The Challenge of Measuring Individual Performance

For centuries, performance was easy to measure: a worker made 10 garments a day; a craftsman delivered 5 tables. But most of today’s jobs are in the service economy. Outputs are intangible, collaborative, and influenced by hundreds of variables. What does it mean to "perform" when the work involves facilitation, coordination, strategy, or care?

Christophe Dejours highlights the dilemma:

“Since we don’t know how to measure work, we must judge it.”

But to judge work, we must first define it. And in a constantly evolving system, who can claim to know what good looks like—except, ironically, the consulting firm leading the change?

Beyond Productivity: The Multidimensional Nature of Performance

In the 1990s, Campbell outlined eight dimensions of performance—ranging from task-specific skills to team facilitation. In 2003, Motowidlo pushed further:

“Work performance is the total value expected by the organization from the episodes of discrete behaviors performed by an individual over a given period.”

This definition wisely focuses on behavior, not just output. Because when we ignore the context—tools, teams, constraints—we risk judging people for results beyond their control.

Brigitte Charles-Pauvers and her colleagues further distinguish two key performance dimensions:

  • Task performance: Actions that directly relate to job-specific goals.
  • Contextual performance: Social and psychological behaviors that improve the broader workplace.

This is crucial. A quiet developer who mentors juniors, defuses conflicts, and fosters team spirit is performing—even if their task output is moderate.

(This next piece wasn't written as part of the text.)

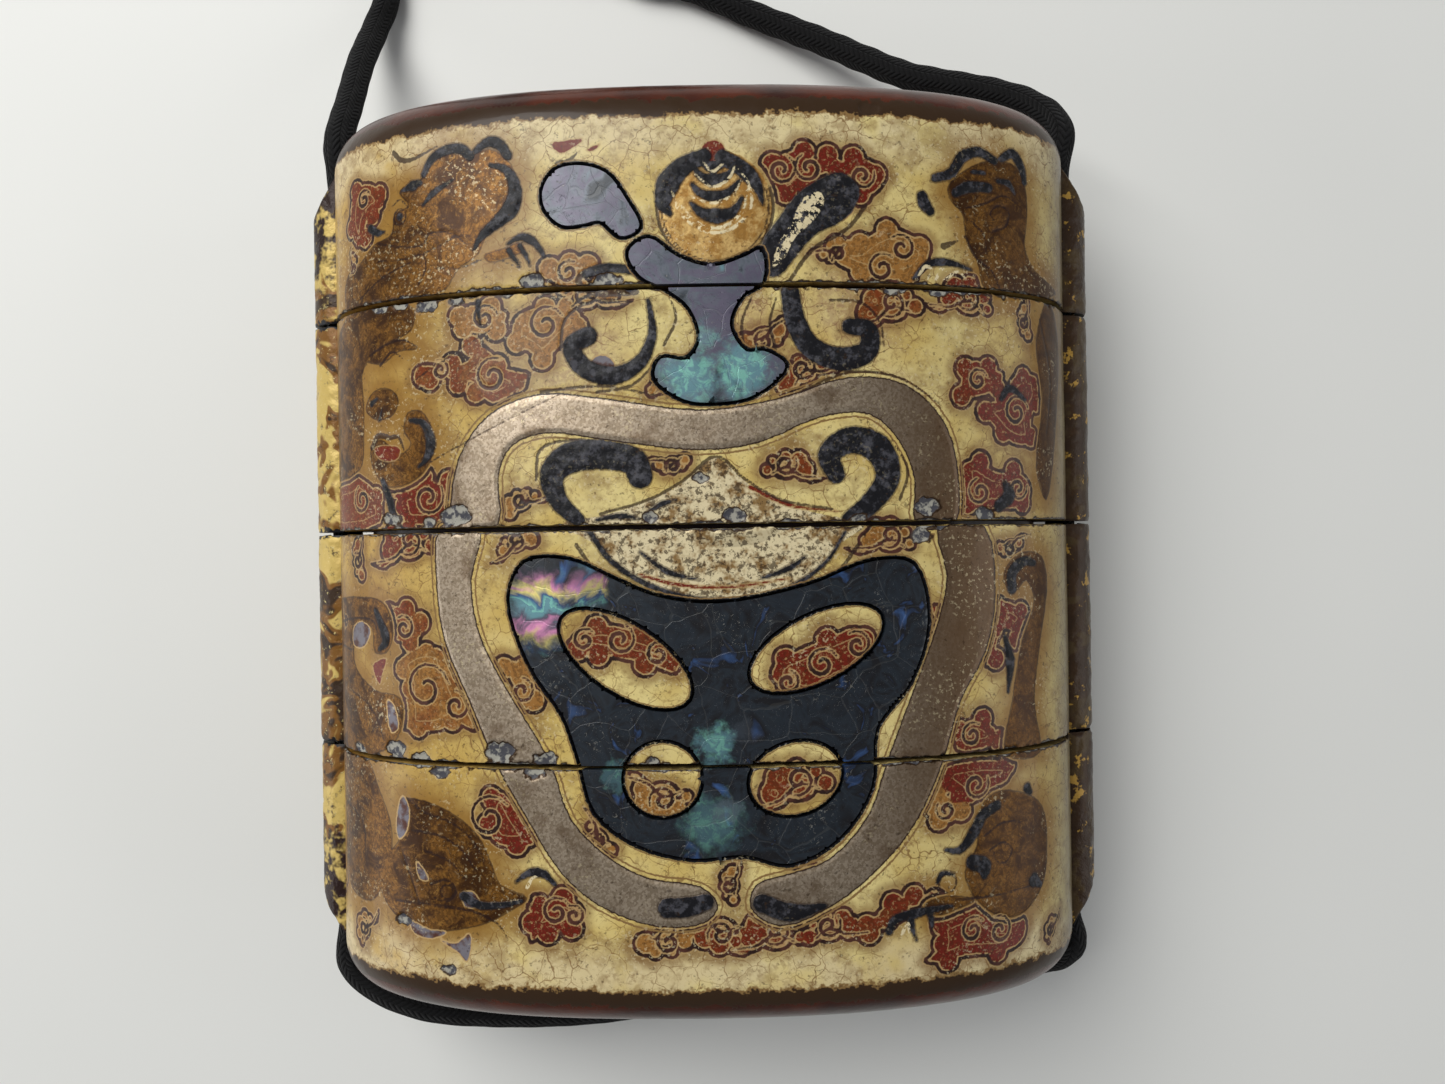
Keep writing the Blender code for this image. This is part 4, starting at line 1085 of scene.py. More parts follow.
def bend_case(name):
    """Bend a sheet round one of the four pieces, carve and mark it, and close it."""
    rows, seams = case_rows(name)
    places = column_places()
    piece, column, row = grid_sheet(name + "_finish", len(places) - 1, len(rows) - 1)
    rows = np.array(rows)
    around = places[column]
    half_x, half_z, y, along, tilt, painted = rows[row].T
    angle = angle_at(around)
    x, z = section_point((half_x, half_z), angle)
    painted = painted > 0
    surface = Surface(around[painted], along[painted])
    draw_everything(surface, seams)
    height = np.zeros(len(around))
    height[painted] = relief(surface)
    across, up = section_normal(angle)
    x += height * across * np.cos(tilt)
    z += height * up * np.cos(tilt)
    y = y + height * np.sin(tilt)
    far_out = np.abs(x) > RUNNER_AXIS - 3 * TUNNEL_RADIUS
    tunnel = far_out & (np.hypot(np.abs(x) - RUNNER_AXIS, z) < TUNNEL_RADIUS)
    cut = RUNNER_AXIS - np.sqrt(np.maximum(TUNNEL_RADIUS ** 2 - z ** 2, 0))
    x = np.where(tunnel & painted, np.sign(x) * np.minimum(np.abs(x), cut), x)
    write_points(piece, np.stack((x, y, np.maximum(AXIS_HEIGHT + z, 0.0)), 1))
    for layer, values in surface.layers.items():
        full = np.full(len(around), FAR)
        full[painted] = values
        write_attribute(piece, layer, full / MM)
    tone = np.zeros(len(around))
    tone[painted] = surface.tone
    write_attribute(piece, "tone", tone)
    write_attribute(piece, "rim", np.where(painted, np.abs(along) / MM, 0.0))
    write_attribute(piece, "inner", np.where(painted, 0.0, 1.0))
    write_attribute(piece, "around", around / MM)
    close_seams(piece)
    return piece


# The runners, chipped and worn, that the cord passes through
def bend_runner(name, side, bottom, top):
    """Bend one runner's sheet into a half-round, slanted where it ends short of the body."""
    columns = 44
    rows = max(8, round((top - bottom) / (0.22 * MM)))
    piece, column, row = grid_sheet(name, columns, rows)
    turn = (column / columns - 0.5) * math.radians(200)
    share = row / rows
    across = np.cos(turn) * RUNNER_RADIUS
    low = np.full(len(turn), bottom)
    high = np.full(len(turn), top)
    if bottom < -RUNNER_END:
        low = -RUNNER_END + RUNNER_SLANT * across
    if top > RUNNER_END:
        high = RUNNER_END - RUNNER_SLANT * across
    y = low + share * (high - low)
    u, v = turn * RUNNER_RADIUS, y
    wear = 0.07 * MM * rough_noise(u, v, 1.5 * MM, 41)
    wear = wear - 0.10 * MM * np.maximum(rough_noise(u, v, 0.7 * MM, 43), 0)
    ends = np.minimum(share, 1 - share) * (high - low)
    wear -= 0.22 * MM * np.exp(-(ends / (0.22 * MM)) ** 2) * (0.5 + 0.5 * value_noise(u, v, 1.2 * MM, 47))
    reach = RUNNER_RADIUS + wear - 0.04 * MM
    x = RUNNER_AXIS + reach * np.cos(turn)
    z = AXIS_HEIGHT + reach * np.sin(turn) * (-1 if side > 0 else 1)
    write_points(piece, np.stack((side * x, y, z), 1))
    write_attribute(piece, "rise", np.abs(turn))
    write_attribute(piece, "end", ends / MM)
    thicken(piece, RUNNER_RADIUS - TUNNEL_RADIUS - 0.1 * MM, 40)
    return piece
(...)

The Conditions That Shape Performance

Mitchell and Daniels (2003) proposed a general model of work motivation leading to performance. It includes:

  • The physical and social work environment
  • The task design
  • The reinforcement system (rewards, recognition)
  • Social norms and culture

This model reminds us: Performance isn’t a personal trait—it’s a systemic outcome. Competence alone is not enough.

Which brings us to a symbolic formula:

Performance = Competence × Mobilization × Context / Reference Value

  • Competence: The person’s skill level
  • Mobilization: The translation of motivation into action
  • Context: Internal (tools, support) and external (market, politics)
  • Reference Value: The target or standard used for comparison

Performance cannot be evaluated in a vacuum. Nor can it be reverse-engineered from KPIs alone.

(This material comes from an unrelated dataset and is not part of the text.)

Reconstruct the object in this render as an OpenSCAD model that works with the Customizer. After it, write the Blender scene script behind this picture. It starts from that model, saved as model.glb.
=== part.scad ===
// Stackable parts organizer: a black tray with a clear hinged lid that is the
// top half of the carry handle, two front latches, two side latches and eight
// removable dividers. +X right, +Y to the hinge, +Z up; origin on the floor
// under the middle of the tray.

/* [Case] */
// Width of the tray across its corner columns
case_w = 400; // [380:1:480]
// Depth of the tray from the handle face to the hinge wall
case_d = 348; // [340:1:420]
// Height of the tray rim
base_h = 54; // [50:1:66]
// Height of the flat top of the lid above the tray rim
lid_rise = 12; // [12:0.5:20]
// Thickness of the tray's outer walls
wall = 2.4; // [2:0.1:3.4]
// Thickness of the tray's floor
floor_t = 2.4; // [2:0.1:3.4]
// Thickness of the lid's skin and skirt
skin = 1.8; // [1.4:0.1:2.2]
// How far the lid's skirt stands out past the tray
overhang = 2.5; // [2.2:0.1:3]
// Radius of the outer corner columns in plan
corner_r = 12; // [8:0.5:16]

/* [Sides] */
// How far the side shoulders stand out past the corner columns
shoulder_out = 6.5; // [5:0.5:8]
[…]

Setting Objectives: The Antidote to Misleading Metrics

If you don’t define an objective, you cannot define success. And if success is vague, people will optimize what’s visible—often at the expense of what matters.

That’s why we need SMART objectives:

  • Specific: Clear and focused
  • Measurable: With quantifiable indicators
  • Achievable: Realistic within available resources
  • Relevant: Aligned with strategic goals
  • Time-bound: Set within a timeframe

But SMART goals aren’t enough. They need structure and evaluation. This is where OKRs (Objectives and Key Results) come in.

OKRs: From Intention to Impact

OKRs link aspiration with evidence:

  • Objective: A qualitative statement of what you want to achieve
  • Key Results: Quantitative indicators that show whether the objective was achieved

An OKR for a product manager might be:

  • Objective: Improve user satisfaction
  • KR1: Increase NPS from 45 to 60
  • KR2: Reduce support tickets by 20%
  • KR3: Launch 3 top-requested features

This isn’t about micromanaging tasks—it’s about clarifying purpose.

In fact, a Key Result is like an acceptance criterion for an Objective. Just like in Agile, where a User Story isn’t done until all acceptance criteria are met, an Objective isn’t achieved until its Key Results are fulfilled. Different words. Same logic.

What Happens Without Objectives?

Without a clear goal, measurement becomes manipulation. Employees game the system. Teams fill out forms and dashboards without impact. KPIs become self-serving, not value-generating.

It’s not bad people—it’s bad systems.

Defining goals and success criteria doesn’t just improve performance—it restores meaning. People want to succeed. But they need to know what success looks like.

Team Performance: Still an Open Field

While individual performance is gaining attention, team performance remains under-defined. Some studies point to the role of routines:

  • Behavioral routines speed up execution
  • Cognitive routines enable quick responses
  • Social routines streamline collaboration

Yet these can backfire without vigilance: normalization, laziness, and blind submission.

Organizational structure matters too. For small teams, mesh networks foster exchange. For larger groups, node-based models reduce noise. Conway’s Law reminds us: "Systems mirror the communication structures of the organizations that build them."

Yet corporate performance is not a military operation. Sport and combat analogies fall short. Employees aren’t soldiers or athletes. They didn’t sign up for battle—they signed up to contribute.

What unites these worlds is challenge. The human brain thrives on challenge. But challenge must be meaningful, not artificial. Stressful team-building exercises may build bonds—or break them.

Conclusion

Metrics without meaning are manipulation. Objectives without metrics are dreams.

If we want performance, we need both: clear objectives and honest measurement.

Because when people know what matters, they rise to meet it.

Let’s stop counting time and start counting what counts.